Brasile, è crisi ambientale

Un disastro ambientale di proporzioni enormi. Il più grande forse nella storia costiera brasiliana. Il tutto ha inizio il 30 agosto 2019, quando sulle spiagge della costa di Paraiba – nota località turistica – è stata registrata la presenza di olii petroliferi e catrame.

Secondo l’ultimo bilancio dell’Istituto brasiliano per l’ambiente (Ibama), sono 124 le spiagge del nord-est del Brasile coinvolte dal disastro. La marea nera ha infatti colpito nove Stati e due mila chilometri di sabbia e rocce e il numero, purtroppo, è destinato ad aumentare.

A peggiorare la situazione una non tempestiva risposta da parte del governo e degli organi competenti che hanno fatto ben poco per combattere e mitigare gli impatti e risolvere il problema.

Una nota positiva arriva però dalla popolazione che si è immediatamente mobilitata e organizzata per pulire le spiagge e contenere le perdite di petrolio. Volontari e professionisti hanno raccolto, fino ad adesso hanno raccolto, fino adesso, circa 200 tonnellate di greggio..

La causa della catastrofe resta ancora ignota, ma secondo un rapporto della Petrobras, (compagnia petrolifera statale brasiliana) si presume che il greggio sia di provenienza venezuelana.
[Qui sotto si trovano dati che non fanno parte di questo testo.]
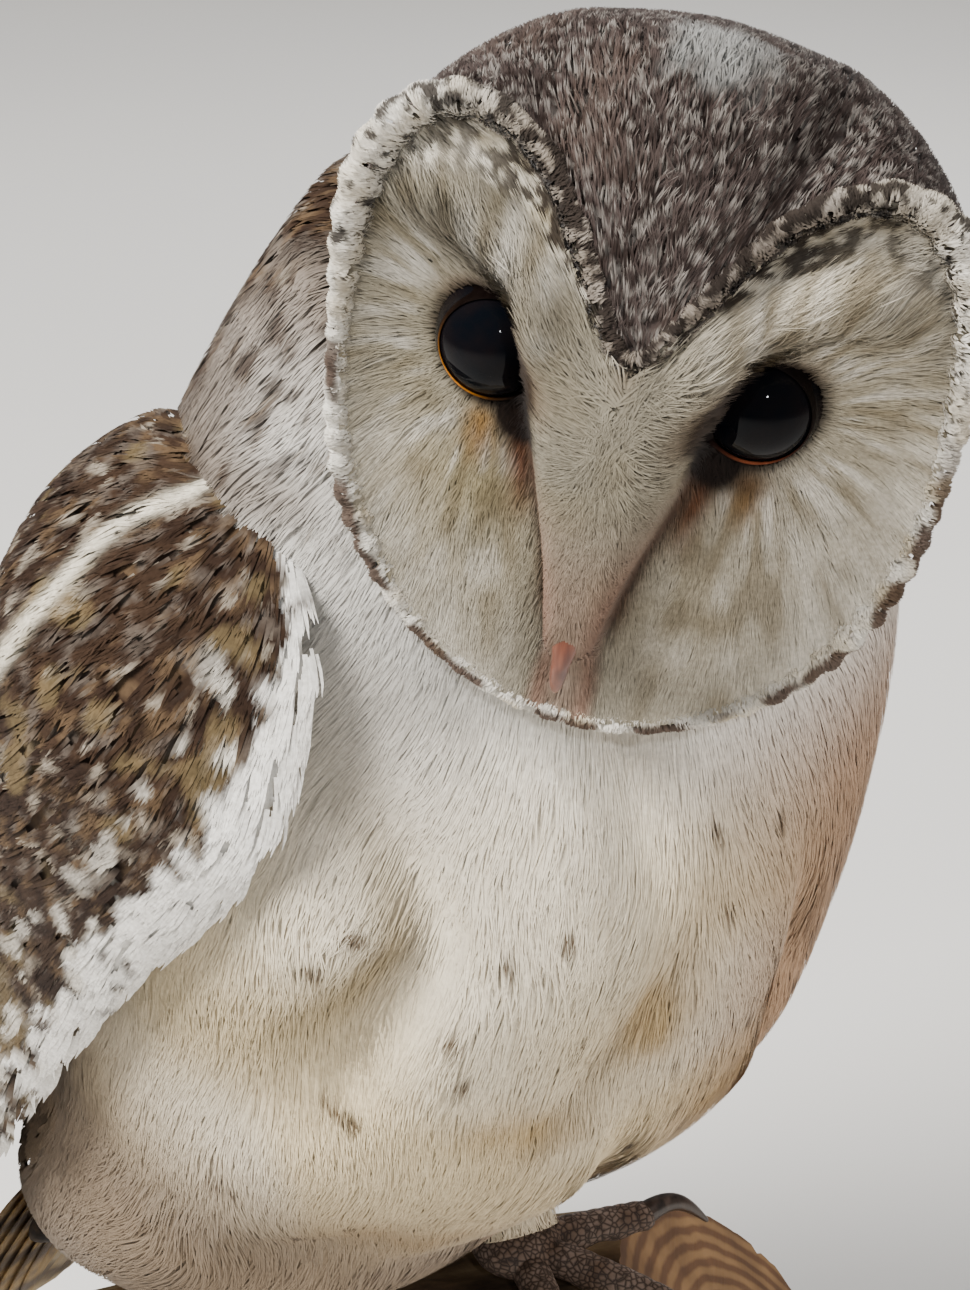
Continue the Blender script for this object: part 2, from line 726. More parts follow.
# %% Node helpers
class Finish:
    """A material with short ways to add nodes and join them."""

    def __init__(self, name, **settings):
        """A new material whose shader takes these settings, named as its inputs are."""
        self.material = bpy.data.materials.new(name)
        self.material.use_nodes = True
        self.nodes = self.material.node_tree.nodes
        self.links = self.material.node_tree.links
        self.shader = self.nodes["Principled BSDF"]
        for socket, value in settings.items():
            self.shader.inputs[socket.replace("_", " ")].default_value = value
        self.object_coords = self.add("ShaderNodeTexCoord").outputs["Object"]

    def give(self, target, value):
        """Joins a socket to an input, or sets the input to a value."""
        if isinstance(value, bpy.types.NodeSocket):
            self.links.new(value, target)
        else:
            target.default_value = value

    def add(self, kind, **inputs):
        """A node, with values or sockets for its inputs by name."""
        node = self.nodes.new(kind)
        for socket, value in inputs.items():
            self.give(node.inputs[socket.replace("_", " ")], value)
        return node

    def math(self, how, *values):
        """A number worked out from one or two others."""
        node = self.nodes.new("ShaderNodeMath")
        node.operation = how
        for place, value in enumerate(values):
            self.give(node.inputs[place], value)
        return node.outputs[0]

    def mapped(self, vector, scale=(1, 1, 1), turn=(0, 0, 0), move=(0, 0, 0)):
        """Coordinates stretched, turned and moved by a Mapping node."""
        node = self.add("ShaderNodeMapping", Vector=vector, Scale=scale, Rotation=turn, Location=move)
        return node.outputs["Vector"]

    def noise(self, vector, scale, detail=3.0, roughness=0.5):
        """Noise texture, as a number from 0 to 1."""
        node = self.add(
            "ShaderNodeTexNoise", Vector=vector, Scale=scale, Detail=detail, Roughness=roughness
        )
        return node.outputs["Fac"]

    def markings(self):
        """The colours painted on the piece's points."""
        node = self.add("ShaderNodeAttribute")
        node.attribute_name = "markings"
        return node.outputs["Color"]

    def ramp(self, fac, stops):
        """A colour ramp from (position, colour) pairs."""
        node = self.add("ShaderNodeValToRGB", Fac=fac)
        elements = node.color_ramp.elements
        while len(elements) < len(stops):
            elements.new(0.5)
        for element, (position, code) in zip(elements, stops):
            element.position = position
            element.color = (*paint(code), 1)
        return node.outputs["Color"]

    def mix(self, first, second, fac=0.5, how="MIX"):
        """Two colours mixed by a factor."""
        node = self.nodes.new("ShaderNodeMix")
        node.data_type = "RGBA"
        node.blend_type = how
        for place, value in ((0, fac), (6, first), (7, second)):
            self.give(node.inputs[place], value)
        return node.outputs[2]

    def bumped(self, height, strength, distance):
        """Bump from a height, in metres of relief."""
        node = self.add("ShaderNodeBump", Height=height, Strength=strength, Distance=distance)
        self.links.new(node.outputs["Normal"], self.shader.inputs["Normal"])

    def colour(self, socket):
        """Joins a colour to the shader and returns the finished material."""
        self.links.new(socket, self.shader.inputs["Base Color"])
        return self.material


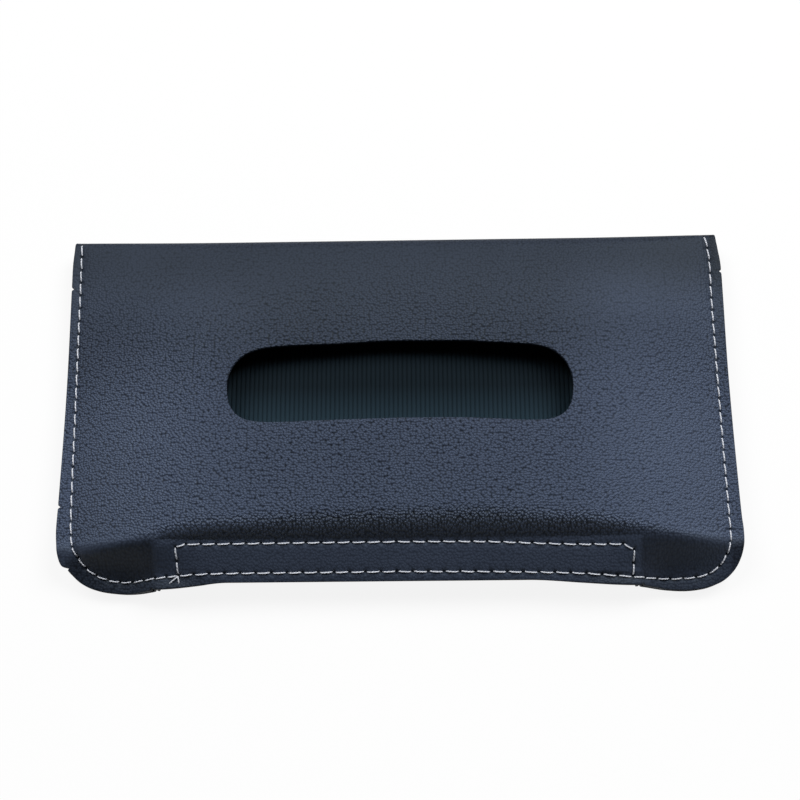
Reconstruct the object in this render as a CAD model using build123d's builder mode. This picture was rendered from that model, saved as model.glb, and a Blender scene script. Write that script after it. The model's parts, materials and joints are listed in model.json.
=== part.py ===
# Car tissue holder: a leather pouch with a long slot in its front, a mouth along
# its lower edge that magnets keep closed, and two elastic straps on its back.
# It lies on its back with the front up. Lengths are in millimetres.
import os
from math import atan2, cos, degrees, pi, radians, sin, sqrt, tan

from build123d import *

os.makedirs("parts", exist_ok=True)

# Whole pouch
width = 236.0
height = 132.0
corner_radius = 13.5
leather = 1.4
seam_margin = 4.8
running_gap = 0.3

# Layers on the back, from the floor upward
strap_thickness = 1.4
visor_gap = 5.2
stiffener_thickness = 1.0
lining_thickness = 0.8
layer_side_margin = 13.0
layer_top_margin = 6.5
layer_lower_margin = 8.5
layer_corner_radius = 22.0

# Bulge of the front
roll_room = 7.0
crease_room = 15.6
crease_from_lower_edge = 20.7
crease_drop = 6.4
crease_softness = 6.0
level_half_width = 60.0
seam_wrap = 2.0
bulge_power_share = 0.8
station_shares = [0.03, 0.08, 0.16, 0.27, 0.4, 0.55, 0.75, 1.0]
softness_limit_share = 0.4
room_softness_share = 0.3

# Slot for the tissues
slot_width = 121.0
slot_height = 29.5
slot_from_top_edge = 59.0

# Mouth and its lip
lip_width = 160.0
lip_from_crease = 7.2
lip_edge_setback = 2.6
back_edge_setback = 3.6
lip_rest_gap = 0.3
lip_corner_radius = 3.0
rectangle_height = 10.7
rectangle_from_edge = 3.4

# Magnets and what holds them
magnet_count = 4
magnet_length = 24.0
magnet_width = 8.0
magnet_thickness = 1.0
magnet_pitch = 31.0
facing_thickness = 1.6
facing_side_margin = 1.0
facing_edge_margin = 2.2
facing_hinge_margin = 1.5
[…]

Non ci sono dubbi invece sulle conseguenze di tutto questo. Sebbene non se ne conosca ancora l’entità, sono già stati registrati seri danni per l’ambiente e la salute umana. A pagarne il prezzo più alto è senz’altro la fauna marina. Il versamento di petrolio potrebbe infatti portare all’estinzione di molte specie essendo settembre l’inizio della stagione riproduttiva per molte di esse. Colpita anche la flora locale, con l’inquinamento della barriera corallina.

Da non sottovalutare poi le ripercussioni a lungo termine soprattutto a livello economico. La zona colpita è solitamente destinazione brasiliana prediletta dai vacanzieri, di conseguenza l’inquinamento acuto a cui è sottoposta la costa non potrà che avere impatti negativi sull’economia locale e sul turismo.